The IAEA, while worried about nuclear proliferation by North Korea, also suspects that Iran is bent on making nuclear weapons. Iran says its uranium enrichment activities are peaceful. Neither Iran nor North Korea are on the formal agenda in Seoul.
But leaders of five nations involved in stalled nuclear negotiations with the North — the United States, South Korea, China, Russia and Japan — will all be present, offering an opportunity for consultations.
Pyongyang sees the summit as a chance for Washington and Seoul to gang up on it. Any South Korean move to address the North’s nuclear program at the summit would be seen as a "declaration of war", it said.
Seoul says the formal event is not about nations but “non-state actors” such as al-Qaeda, Nigeria's Boko-Haram terrorist group, and others groups which it fears could lay their hands on loose nukes as proliferation continues.
(via PressTV)
Obama in a 2009 speech described nuclear terrorism as “the most immediate and extreme threat to global security”, and announced a drive to secure all vulnerable nuclear material worldwide within four years, a process which led to the first nuclear security summit in Washington in April 2010.

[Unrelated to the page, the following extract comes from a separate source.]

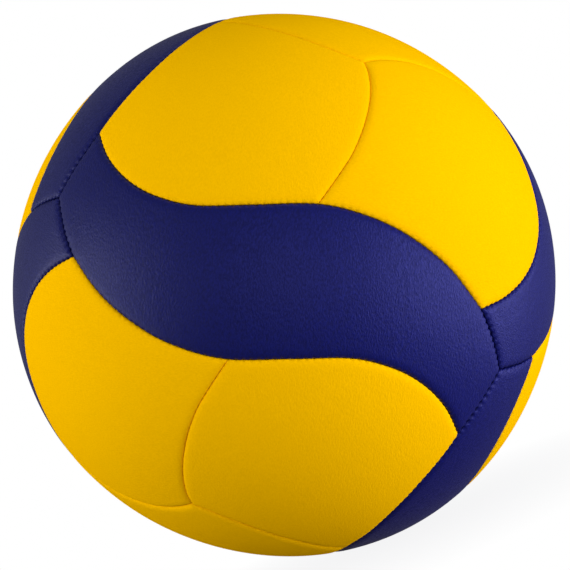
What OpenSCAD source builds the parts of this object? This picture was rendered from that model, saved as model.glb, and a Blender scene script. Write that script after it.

Since then, according to a joint report by the Washington-based Arms Control Association (ACA) and the Partnership for Global Security (PGS), which campaign against nuclear proliferation, acknowledged major progress since then.
Former Soviet republic Kazakhstan secured over 13 tons of highly enriched uranium (HEU) and plutonium, while Chile eliminated its entire HEU stockpile, the report said.
The United States and Russia signed a protocol under which each will dispose of 34 tons of plutonium — enough for 17,000 nuclear weapons.
Russia ended plutonium production. Ukraine eliminated two-thirds of its HEU and was expected to dispose of the rest by the Seoul summit.
But experts say much more must be done to end an apocalyptic threat.
“The commitments on the books will not get the job done,” said Michelle Cann of PGS, the report co-author. “To prevent nuclear terrorism in the years ahead, the global nuclear security system must grow and adapt to new threats,” she said.
“There is a danger that early successes of the summit process will lead to complacency.”
The ACA says there have been 16 confirmed cases of unauthorized possession of HEU or plutonium documented by the IAEA since 1993, mainly in the former Soviet Union. Alexandra Toma of the Connect US Fund, which promotes nuclear non-proliferation, said a sophisticated extremist group could plausibly take advantage of such lapses.
“It takes only 50 kilograms (110 pounds) of highly enriched uranium to make a crude nuclear bomb” the size of a grapefruit, she told a Seoul forum Thursday.
The summit agenda has been expanded to cover the securing of radioactive material, freely available from hospitals and other sources, which Stanford University expert Siegfried Hecker told the forum Thursday would be the most likely nuclear threat as a “dirty bomb... a weapon of mass disruption” since radiation sources were everywhere.
The meeting will also discuss the link between nuclear security and nuclear safety after Japan’s March 2011 Fukushima disaster. Experts say the accident showed terrorists could create the same conditions as a tsunami did, by damaging cooling systems and cutting off power.